就在他被俘后,蒋介石为了甩锅,直接把他定性为“无能误国”。
最惨的是他老婆蔡若曙。
这女人带着孩子流落到台湾,想去领点抚恤金活命。
结果你猜怎么着?
那个当年跟黄维称兄道弟、后来侥幸逃跑的胡琏,不仅一分钱不给,还指着孤儿寡母骂:“黄维害死了十几万人,他老婆活该饿死!”
他心里的“义”,在别人眼里连张手纸都不如。
这段往事,黄维是很久以后才知道的。
刚听到的时候,这老头的大男子主义又犯了,竟然还怪老婆:“你怎么能去求他?
我黄维的老婆不能这么没骨气!”
可随着时间推移,当他知道妻子为了等他,吃了安眠药自杀被救回来,精神都恍惚了,每天活在恐惧里,这座“石像”终于裂开了。
他终于明白,自己守了一辈子的“道”,在那些政客眼里就是个笑话;真正为他的固执买单的,是那个柔弱的女人。
1975年,作为最后一批特赦战犯,黄维终于走出了抚顺战犯管理所。
这时候他都71岁了,背也驼了,手也抖了,那台“永动机”最后也证明是瞎折腾。
他本想着,剩下的日子好好陪陪老婆,赎赎罪。
可是,太晚了。
长期的等待和各种运动的惊吓,早就把蔡若曙的神经摧毁了。
黄维回家后,她就像个惊弓之鸟,寸步不离地守着,生怕一转身这老头又被抓走了。
哪怕黄维去单位上班,她都要在大门口等着。
这哪是团圆啊,分明是迟到了二十七年的催命符。
那天,黄维因为工作忙,稍微忽略了妻子一下。
蔡若曙那种被抛弃的恐惧感瞬间爆发,趁着没人注意,她走到了护城河边,纵身一跳。
妻子的死,彻底压垮了黄维。
晚年的黄维,经常一个人对着孤灯发呆。
他跟儿女们说过,这辈子最后悔四件事:一是当初不该接那个倒霉的司令,自己就是个教书匠,非要逞能;二是太傻,为了所谓的“兄弟情义”死扛,结果人家把他当傻子耍;三是亏欠了子女,让他们顶着“战犯家属”的帽子受罪。
而最让他痛心的第四件事,就是对不起老婆。
他说:“我犟了大半辈子,自以为是英雄,其实是天下最蠢的傻瓜。
若不是我那时候非要搞什么‘永动机’,非要争那口气,早点特赦出来,你妈也不至于走得这么早。

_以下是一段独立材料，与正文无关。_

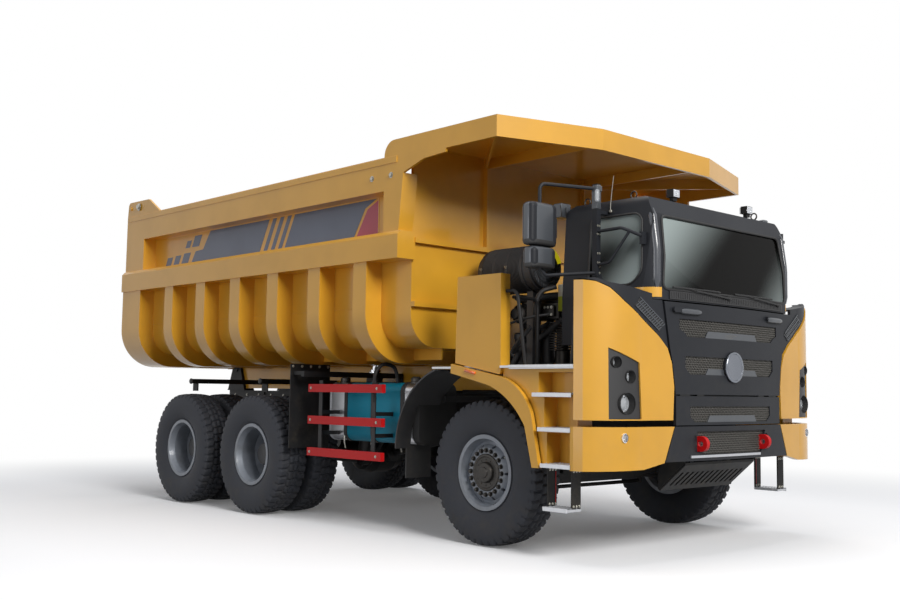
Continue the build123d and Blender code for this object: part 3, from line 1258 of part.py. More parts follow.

”
所谓的“硬汉”,其实就是个不懂拐弯的糊涂蛋。
黄维这一辈子,从信奉死理的教条主义者,变成了一个满怀悔恨的孤寡老人。
在那滚滚向前的历史车轮下,个人的固执如果方向反了,不仅挡不住车轮,还会把自己最亲的人碾得粉碎。
当他在那个春寒料峭的下午,攥着那枚湿布扣子痛哭时,或许才终于看清,比什么“主义”、什么“面子”更珍贵的,从来都是眼前那个活生生的人。
1989年3月20日,黄维因心脏病突发在北京去世,终年85岁。